I listened to a sermon given by Costi Hinn recently titled The Portrait of a Godly Wife from 1 Peter 3:1-6. It was an excellent sermon! He gave nine ways that wives have subtle dominance over their husbands. We may have not thought of these things before, but they are definitely contrary to being a godly, submissive wife with a gentle and quiet spirit.
- Moodiness. Women are great at using moodiness to get their way. I sure did when I was young. I love what Dennis Prager said about being moody. It’s like spraying your body odor all over another! Stop being moody. When you’re being moody, you’re allowing your emotions and feelings to dictate your behavior rather than Truth. Renew your mind with Truth and take every thought captive to the obedience of Christ.
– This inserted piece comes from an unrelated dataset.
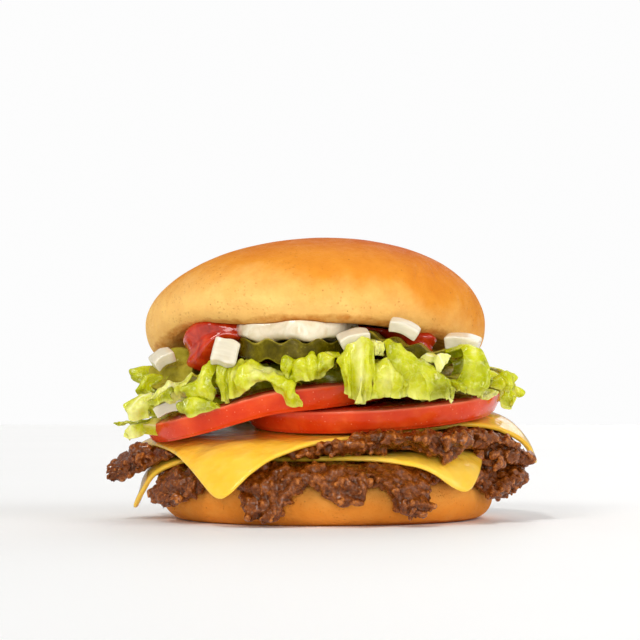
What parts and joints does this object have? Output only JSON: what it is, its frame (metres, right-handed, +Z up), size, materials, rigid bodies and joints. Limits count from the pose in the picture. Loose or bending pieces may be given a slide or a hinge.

- Silent Treatment. I sure was good at this too. We use it as a way to manipulate our husbands into getting our way. I have not given my husband the silent treatment for many, many years. Looking back, I can see how ugly and godless this behavior is.
- Avoidance response. I am guessing this means not responding to our husband’s requests and desires. When they ask us to do something, instead of obeying them, we avoid them and may even act like we didn’t hear them. This is not submitting to our husbands in everything.
- Manipulation. We can use all of the above as a way to manipulate our husbands in order to dominate them. We are good at manipulation. We can manipulate them through temper tantrums, withholding sex, silent treatment, arguing with them and being contentious. Learn to have meek and quiet spirits instead.
- Threats and intimidation to get our way. Some of these definitely overlap since this is a manipulation tactic too. I don’t ever remember using threats and intimidation to get my way, however. If you do this, please stop. You are destroying your marriage by acting this way.
- Anger when challenged or disagreed with. Yes, I can relate to this one. We must learn to not allow discussions turn into arguments by simply giving our opinions and then leaving it there. We don’t need to be right; for if we fight to be right, we are wrong. Your relationship with your husband is FAR more important than being right.
- Untruthful behavior or exaggeration. He mentioned the budget in this one. It can include hiding money you’re spending. Not telling the truth in what you’ve been doing in order to hide something. Be honest and open with your husband. Do what he tells you to do, exactly how he tells you to do.
- Won’t accept “no.” You want him to take you on a trip, buy you something, or any number of different things you want, but he says “no.” You don’t like his “no” so you keep nagging him about it. You won’t give it up. THIS is not being a submissive, godly wife.
- Blaming others and circumstance, playing the victim. Women are good at this. They often use their past to justify their present behavior or attitude and play the victim card. Stop! Learn who you are in Christ. Your past no longer defines you. You are a new creature in Christ who now walks in the Spirit and in newness of life. Read Romans 6 and 8 until you believe what God says about you!
I encourage you all to listen to this sermon. He also gives a number of things that wives are not to submit to such as submitting to sin. We are to obey God over our husbands, but we must not use our conscience as God. It must be clearly commanded in God’s Word. Don’t manipulate your husband to get your way. Obey him in everything as unto the Lord.
Likewise, ye wives, be in subjection to your own husbands; that, if any obey not the word, they also may without the word be won by the conversation of the wives; while they behold your chaste conversation coupled with fear. Whose adorning let it not be that outward adorning of plaiting the hair, and of wearing of gold, or of putting on of apparel; but let it be the hidden man of the heart, in that which is not corruptible, even the ornament of a meek and quiet spirit, which is in the sight of God of great price. For after this manner in the old time the holy women also, who trusted in God, adorned themselves, being in subjection unto their own husbands: even as Sara obeyed Abraham, calling him lord: whose daughters ye are, as long as ye do well, and are not afraid with any amazement.